In 1866 Thomson briefly lived in Geneva, returning to the UK in 1868 to live on Mount Ararat Road, in Richmond. In 1979 Thomson was treated by Sophia Jex-Blake, the first practising female doctor in Scotland and a feminist campaigner. Speaking of this encounter in her autobiography, Thomson states: "On my return to Edinburgh I saw Dr. Jex Blake who had just completed her study at Zurich and settled in Manor Place. She kept me lying down all winter, and in the next summer... I was better". In 1880, recovered from the illness that Jex-Blake treated and living in Edinburgh, Thomson began to attend lectures on Literature, Logic and Moral Philosophy, receiving certificates in those subjects in 1882. In the same year Thomson took the Temperance Movement pledge to abstain from alcohol.
Throughout the 1890s and 1900s Thomson travelled the world with her sister, Agnes, working as teachers and missionaries.

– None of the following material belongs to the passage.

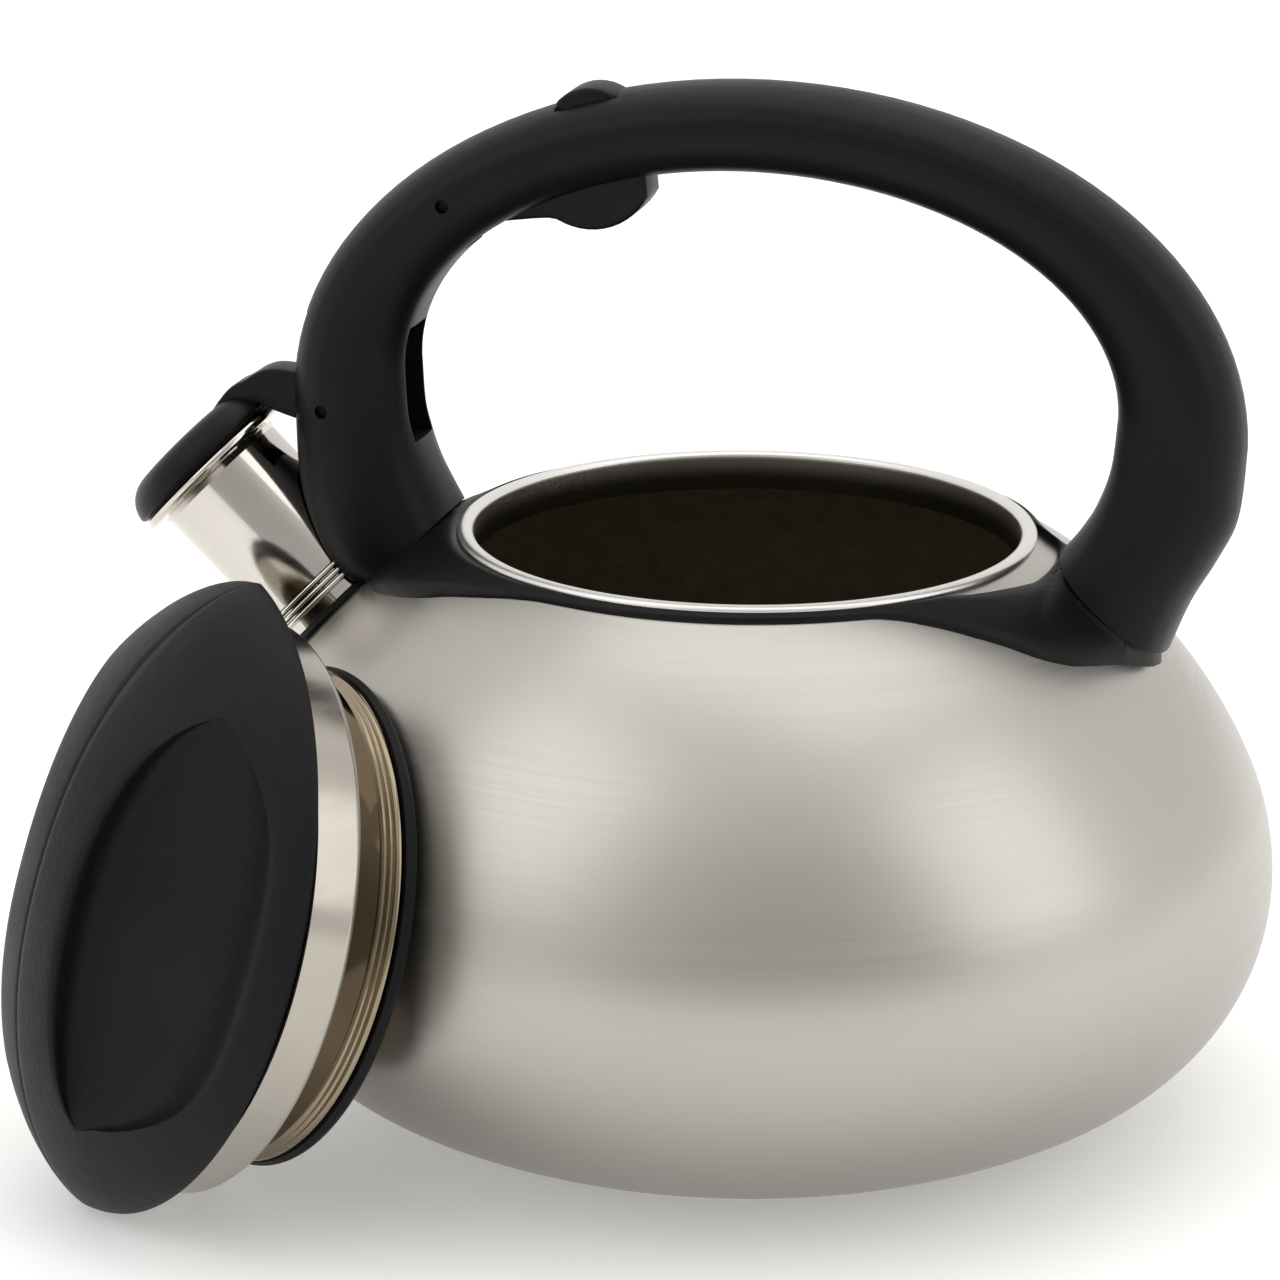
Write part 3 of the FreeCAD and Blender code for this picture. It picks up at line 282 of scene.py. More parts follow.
def piece(name, vertices, faces, slot, body, angle=35):
    """A mesh object made from points in millimetres; a cutter has no slot."""
    mesh = bpy.data.meshes.new(name)
    mesh.from_pydata([tuple(c * MM for c in v) for v in vertices], [], faces)
    shape = bmesh.new()
    shape.from_mesh(mesh)
    bmesh.ops.recalc_face_normals(shape, faces=shape.faces)
    shape.to_mesh(mesh)
    shape.free()
    mesh.shade_smooth()
    mesh.set_sharp_from_angle(angle=math.radians(angle))
    thing = bpy.data.objects.new(name, mesh)
    bpy.context.collection.objects.link(thing)
    if slot is not None:
        mesh.materials.append(PAINTS[slot].material)
        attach(thing, body)
    return thing


def smooth_line(points, per_span):
    """Points along a Catmull-Rom curve through the given points."""
    last = len(points) - 1
    result = []
    for index in range(last):
        a, b, c, d = (points[max(0, min(last, index + offset))] for offset in (-1, 0, 1, 2))
        for step in range(per_span):
            t = step / per_span
            result.append(tuple(
                0.5 * (2 * b[k] + (c[k] - a[k]) * t + (2 * a[k] - 5 * b[k] + 4 * c[k] - d[k]) * t * t
                       + (3 * b[k] - a[k] - 3 * c[k] + d[k]) * t * t * t)
                for k in range(len(b))))
    result.append(tuple(points[-1]))
    return result


def skin(rows, close_rows=False):
    """Faces over rows of points, each a closed loop; the rows close on each other or get end caps."""
    columns = len(rows[0])
    faces = []
    for i in range(len(rows) if close_rows else len(rows) - 1):
        for j in range(columns):
            a = i * columns + j
            b = i * columns + (j + 1) % columns
            c = ((i + 1) % len(rows)) * columns + (j + 1) % columns
            d = ((i + 1) % len(rows)) * columns + j
            faces.append((a, b, c, d))
    if not close_rows:
        faces.append(tuple(range(columns)))
        faces.append(tuple(range((len(rows) - 1) * columns, len(rows) * columns)))
    return [v for row in rows for v in row], faces


def modified(thing, kind, **settings):
    """Apply a modifier at once, so that nothing is left on the piece."""
    modifier = thing.modifiers.new(kind.lower(), kind)
    for key, value in settings.items():
        setattr(modifier, key, value)
    graph = bpy.context.evaluated_depsgraph_get()
    mesh = bpy.data.meshes.new_from_object(thing.evaluated_get(graph))
    thing.modifiers.clear()
    thing.data = mesh
    return thing


def combine(thing, operation, others):
    for other in others:
        modified(thing, "BOOLEAN", operation=operation, solver="EXACT", object=other)
        bpy.data.objects.remove(other)
    return thing


def carve(thing, cutters):
    return combine(thing, "DIFFERENCE", cutters)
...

The countries they visited include India, Japan, the USA, Germany and Italy. In the summer of 1899 Thomson reports that she visited Faizabad in India to learn Urdu but could not stand the heat and left for Almora in 1902. In 1907 she sailed to Bombay to complete missionary work, before teaching English in Sangor for the winter. In 1909 she travelled back to the UK, via Vienna, Prague, Dresden and Berlin, to settle in Edinburgh.

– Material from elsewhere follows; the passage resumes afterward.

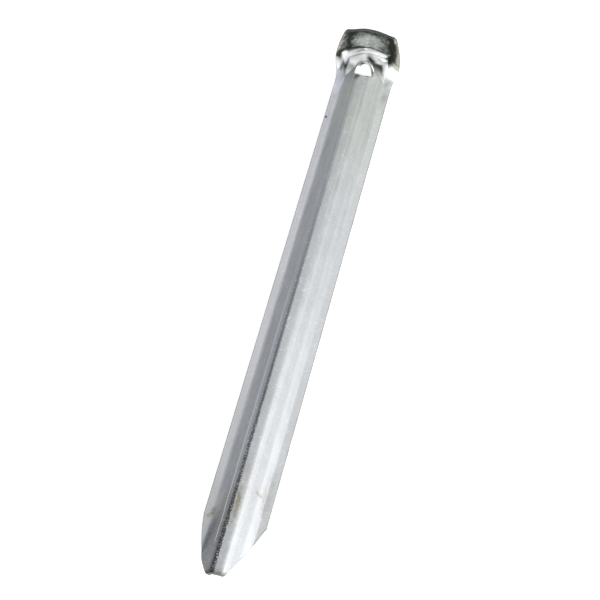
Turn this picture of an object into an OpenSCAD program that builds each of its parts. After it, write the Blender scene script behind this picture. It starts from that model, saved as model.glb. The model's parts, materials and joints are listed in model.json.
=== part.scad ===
// Pressed steel tent stake, made from one strip of galvanised sheet.
// It lies on its flanges: the ridge and the folded head point up (+Z), the head is at +Y and
// the point at -Y. The origin is under the middle of the stake, on the surface it lies on.

/* [Stake] */
// Length from the point to the back of the head
stake_length = 300; // [220:5:400]
// Width across the two flanges
stake_width = 28; // [27:0.5:30]
// Height of the ridge above the surface that the flanges lie on
ridge_height = 13.5; // [12:0.25:14]
// Thickness of the sheet
sheet = 1.5; // [1.2:0.1:1.8]

/* [Section] */
// Lean of the two walls, from flat
wall_angle = 60; // [56:1:62]
// Flat flange outside each wall, measured to where the flange and the wall would meet
flange_width = 4.5; // [4:0.25:5]
// Bend radius at the ridge, at the middle of the sheet
ridge_bend = 2.6; // [2:0.1:3]
// Bend radius between wall and flange, at the middle of the sheet
foot_bend = 2.2; // [1.8:0.1:2.6]

/* [Point] */
// Length of the taper from full width to the blunt end
point_length = 32; // [26:1:45]
// Width of the blunt end
point_width = 7.4; // [7:0.2:9]
// How far the blunt end sits to the left of the centre line
point_offset = 0.5; // [0:0.1:1]
// How far the left sheared side bows out from a straight cut
left_bow = 1.6; // [-1:0.2:2]
// How far the right sheared side bows out from a straight cut
right_bow = -0.6; // [-1:0.2:2]

/* [Eyelet] */
// Diameter of the hole punched through the ridge
eyelet_diameter = 8.5; // [7:0.25:9]
// Distance from the centre of the hole to the back of the head
eyelet_setback = 14.3; // [13:0.1:18]

/* [Head] */
// Height of the folded head's free edge
head_height = 27; // [24:0.5:30]
// Width across the head where it is widest
head_width = 32; // [30:0.5:33]
// Width across the head's free edge
edge_width = 25; // [22:0.5:28]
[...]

In June 1909, aged 61, Thomson saw women's suffrage campaigner Emmeline Pankhurst, leader of the Women's Social and Political Union, speak at Synod Hall in Edinburgh. This led to Thomson and her sister joining the WSPU, attending a meeting at their Edinburgh base in Melville Place where Adela Pankhurst, daughter of Emmeline, gave a speech. In October 1909 a large protest for women's suffrage took place in Edinburgh, marching along Princes Street, which Thomson describes in her memoir as "well arranged" but "rowdy". The following autumn, 1910, Thomson travelled to London to join the Pankhursts in their increasingly physical fight for women's right to vote. On 18th November 1910 the infamous clash between suffrage campaigners and police officers, known as Black Friday, took place on the streets of London. Thomson describes this day in her autobiography, noting that she was hurt by a man hitting her back but that the other women involved were "so careful not to hurt each other" in the crush of bodies. Thomson continued to campaign for the WSPU in London despite her increasing age and the violence involved. In 1911 she was held at Cannon Row Police Station for throwing stones at government buildings in Gt Smith Street. In 1912 she was imprisoned in Holloway Gaol for one month for her part in a suffrage protest.

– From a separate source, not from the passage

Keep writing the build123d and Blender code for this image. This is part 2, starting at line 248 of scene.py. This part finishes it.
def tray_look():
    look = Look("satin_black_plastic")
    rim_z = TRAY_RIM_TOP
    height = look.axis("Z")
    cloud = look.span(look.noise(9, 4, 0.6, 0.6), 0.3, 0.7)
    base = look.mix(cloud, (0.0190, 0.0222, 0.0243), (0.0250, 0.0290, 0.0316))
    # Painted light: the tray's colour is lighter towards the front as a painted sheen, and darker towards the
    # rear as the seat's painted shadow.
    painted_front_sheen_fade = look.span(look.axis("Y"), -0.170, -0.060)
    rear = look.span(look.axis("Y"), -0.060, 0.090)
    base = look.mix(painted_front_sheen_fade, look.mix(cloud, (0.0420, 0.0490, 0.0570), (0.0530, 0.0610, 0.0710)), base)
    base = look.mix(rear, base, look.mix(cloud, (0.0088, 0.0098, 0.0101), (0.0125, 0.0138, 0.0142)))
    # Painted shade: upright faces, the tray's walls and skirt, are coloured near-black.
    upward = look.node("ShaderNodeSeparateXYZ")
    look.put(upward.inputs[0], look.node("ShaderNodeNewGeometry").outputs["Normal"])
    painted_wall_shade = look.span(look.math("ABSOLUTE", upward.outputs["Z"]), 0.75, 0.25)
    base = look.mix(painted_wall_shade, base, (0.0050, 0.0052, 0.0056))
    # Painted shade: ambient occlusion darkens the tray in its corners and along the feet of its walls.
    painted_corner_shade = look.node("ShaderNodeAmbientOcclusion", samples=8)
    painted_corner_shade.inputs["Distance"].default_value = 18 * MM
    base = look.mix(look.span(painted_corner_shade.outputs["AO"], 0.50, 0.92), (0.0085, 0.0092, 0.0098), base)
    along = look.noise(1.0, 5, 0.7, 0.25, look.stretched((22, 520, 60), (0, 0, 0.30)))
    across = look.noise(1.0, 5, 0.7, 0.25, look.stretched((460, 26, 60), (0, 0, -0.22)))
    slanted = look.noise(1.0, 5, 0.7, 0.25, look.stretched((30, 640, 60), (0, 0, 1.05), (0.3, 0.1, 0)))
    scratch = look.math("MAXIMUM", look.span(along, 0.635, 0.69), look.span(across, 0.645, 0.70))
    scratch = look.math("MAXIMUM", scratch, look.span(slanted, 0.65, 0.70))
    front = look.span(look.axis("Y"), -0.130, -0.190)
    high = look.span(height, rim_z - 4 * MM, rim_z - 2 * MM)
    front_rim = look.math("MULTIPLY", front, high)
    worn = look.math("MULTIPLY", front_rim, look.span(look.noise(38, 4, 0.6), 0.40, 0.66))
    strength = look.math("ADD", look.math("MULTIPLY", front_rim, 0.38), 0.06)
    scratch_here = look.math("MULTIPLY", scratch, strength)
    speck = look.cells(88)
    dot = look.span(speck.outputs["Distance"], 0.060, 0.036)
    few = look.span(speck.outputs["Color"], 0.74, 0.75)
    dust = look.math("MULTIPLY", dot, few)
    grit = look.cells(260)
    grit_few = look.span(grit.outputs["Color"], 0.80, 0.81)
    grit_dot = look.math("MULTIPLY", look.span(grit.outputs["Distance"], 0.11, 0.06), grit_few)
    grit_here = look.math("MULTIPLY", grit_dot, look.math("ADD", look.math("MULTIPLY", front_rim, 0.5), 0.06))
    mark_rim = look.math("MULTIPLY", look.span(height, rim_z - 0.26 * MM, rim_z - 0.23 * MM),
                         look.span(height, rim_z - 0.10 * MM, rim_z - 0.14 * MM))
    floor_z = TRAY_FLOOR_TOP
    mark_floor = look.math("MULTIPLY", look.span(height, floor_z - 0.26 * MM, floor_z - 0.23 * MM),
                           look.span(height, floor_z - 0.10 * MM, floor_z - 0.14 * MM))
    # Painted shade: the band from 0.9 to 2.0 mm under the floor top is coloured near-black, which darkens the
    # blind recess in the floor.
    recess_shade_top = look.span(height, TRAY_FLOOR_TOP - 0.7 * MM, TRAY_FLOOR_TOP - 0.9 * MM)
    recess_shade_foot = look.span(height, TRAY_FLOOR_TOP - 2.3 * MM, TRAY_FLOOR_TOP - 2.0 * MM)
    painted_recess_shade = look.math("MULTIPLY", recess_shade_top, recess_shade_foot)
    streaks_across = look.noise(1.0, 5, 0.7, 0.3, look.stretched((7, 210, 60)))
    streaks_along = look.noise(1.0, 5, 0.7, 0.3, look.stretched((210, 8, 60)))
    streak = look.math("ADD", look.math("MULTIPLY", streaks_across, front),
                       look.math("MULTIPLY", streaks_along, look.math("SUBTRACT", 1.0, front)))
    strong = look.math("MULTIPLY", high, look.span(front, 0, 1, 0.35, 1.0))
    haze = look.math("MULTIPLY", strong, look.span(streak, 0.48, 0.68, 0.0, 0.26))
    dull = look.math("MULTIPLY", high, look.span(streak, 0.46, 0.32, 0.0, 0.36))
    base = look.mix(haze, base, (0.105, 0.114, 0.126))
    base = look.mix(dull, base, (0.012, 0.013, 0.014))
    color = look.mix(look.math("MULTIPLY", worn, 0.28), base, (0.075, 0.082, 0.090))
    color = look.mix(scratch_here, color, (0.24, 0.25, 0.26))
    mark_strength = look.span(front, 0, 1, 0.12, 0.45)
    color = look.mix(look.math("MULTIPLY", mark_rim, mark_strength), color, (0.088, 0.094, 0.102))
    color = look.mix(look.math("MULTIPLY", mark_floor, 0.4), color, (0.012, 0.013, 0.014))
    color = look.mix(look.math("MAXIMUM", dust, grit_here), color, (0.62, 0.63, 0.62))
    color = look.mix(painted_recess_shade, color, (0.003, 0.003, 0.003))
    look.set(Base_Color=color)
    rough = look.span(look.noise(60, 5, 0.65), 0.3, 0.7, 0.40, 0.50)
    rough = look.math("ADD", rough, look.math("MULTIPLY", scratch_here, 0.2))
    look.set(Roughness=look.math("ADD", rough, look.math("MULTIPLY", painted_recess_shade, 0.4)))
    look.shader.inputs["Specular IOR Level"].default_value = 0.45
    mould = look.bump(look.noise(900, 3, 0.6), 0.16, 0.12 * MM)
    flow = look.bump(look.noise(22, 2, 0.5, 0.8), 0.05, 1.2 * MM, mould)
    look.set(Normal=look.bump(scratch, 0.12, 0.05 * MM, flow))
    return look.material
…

In 1912 and 1913 Thomson travelled throughout Scandinavia, returning to live in Edinburgh in 1913. Her WSPU efforts continued and on 19th May 1913, aged 65, she went on trial at Jedburgh, Edinburgh, for her part in the attempted arson at Kelso racecourse on 5th April of the same year, alongside her sister Agnes, as well as Arabella Scott and Edith Hudson, well-known Scottish suffrage campaigners. Thomson was sentenced to three months in Calton Prison but took part in a hunger strike which led to her early release under the Cat and Mouse Act. On 31st May, against court orders, Thomson fled Edinburgh for Germany. Edinburgh court records from 1913, held in the National Records of Scotland, show that on 27th May the police claimed to "of course know where they [Thomson and Arabella Scott] are living" but admitted on 13th June 1913 that "the police have no information to the present whereabouts of Elizabeth Thomson and Edith Hudson and are continuing their search for them." The police did not find Thomson and she spent the winter of 1913 in San Sebastian, Spain, before travelling to London in May 1914. Thomson died in 1918.
This biography was compiled from Elizabeth Thomson's autobiography The Life Story of Miss Elizabeth Thomson, 1847-1918, and from documents held in the National Records of Scotland, reference HH 16/44.